## GIVEN INFORMATION
'''
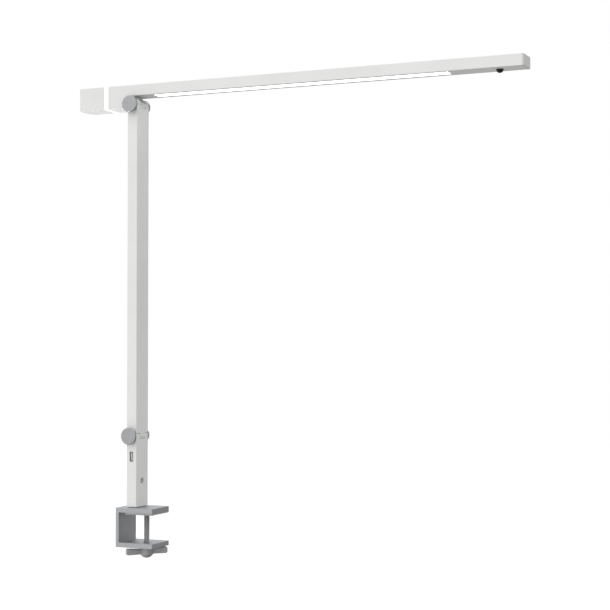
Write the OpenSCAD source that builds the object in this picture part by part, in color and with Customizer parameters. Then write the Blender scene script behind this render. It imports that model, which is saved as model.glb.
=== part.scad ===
// Swing arm desk lamp: a desk clamp, a short post that swivels on it, a long arm and a slim LED head.
// Millimetres, +Z up. The origin is on the swivel axis, in the plane of the desk top that the clamp grips.
// The head points along +X. Both hinges turn about Y.

/* [Desk clamp] */
// Thickest desk that the jaws take
clamp_open = 36.1; // [25:0.1:60]
// Thickness of each jaw
jaw_t = 6.2; // [5:0.1:10]
// Thickness of the clamp's back wall
wall_t = 4.6; // [3:0.1:10]
// Width of the clamp along the desk edge
clamp_w = 44; // [34:1:60]
// From the swivel axis to the free end of the jaws
clamp_reach = 34.8; // [28:0.1:60]
// From the swivel axis to the outside of the back wall
clamp_back = 19.1; // [15:0.1:30]
// Thickness of the pad under the upper jaw
pad_t = 2.4; // [1:0.1:3]
// From the swivel axis back to the pad's rear edge
pad_back = 4.7; // [0:0.1:8]

/* [Clamp screw] */
// Diameter of the clamp screw
screw_d = 7.6; // [6:0.1:10]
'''
## PROBLEM TO WORK ON
Print all the data exactly.

## EXERCISE SOLUTION
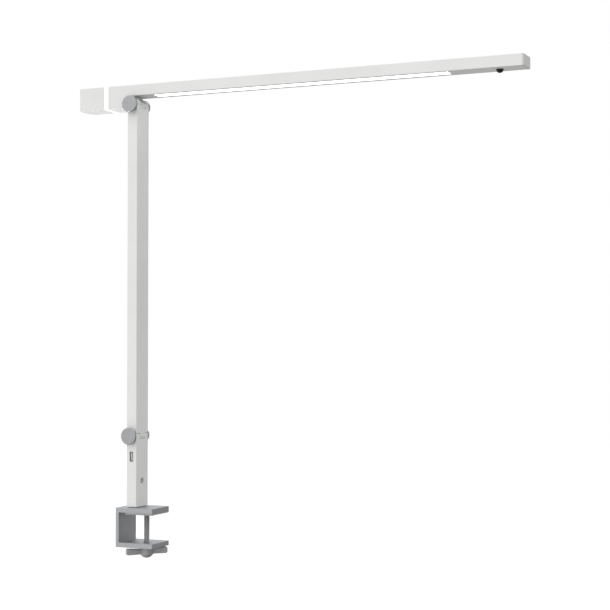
Write the OpenSCAD source that builds the object in this picture part by part, in color and with Customizer parameters. Then write the Blender scene script behind this render. It imports that model, which is saved as model.glb.
=== part.scad ===
// Swing arm desk lamp: a desk clamp, a short post that swivels on it, a long arm and a slim LED head.
// Millimetres, +Z up. The origin is on the swivel axis, in the plane of the desk top that the clamp grips.
// The head points along +X. Both hinges turn about Y.

/* [Desk clamp] */
// Thickest desk that the jaws take
clamp_open = 36.1; // [25:0.1:60]
// Thickness of each jaw
jaw_t = 6.2; // [5:0.1:10]
// Thickness of the clamp's back wall
wall_t = 4.6; // [3:0.1:10]
// Width of the clamp along the desk edge
clamp_w = 44; // [34:1:60]
// From the swivel axis to the free end of the jaws
clamp_reach = 34.8; // [28:0.1:60]
// From the swivel axis to the outside of the back wall
clamp_back = 19.1; // [15:0.1:30]
// Thickness of the pad under the upper jaw
pad_t = 2.4; // [1:0.1:3]
// From the swivel axis back to the pad's rear edge
pad_back = 4.7; // [0:0.1:8]

/* [Clamp screw] */
// Diameter of the clamp screw
screw_d = 7.6; // [6:0.1:10]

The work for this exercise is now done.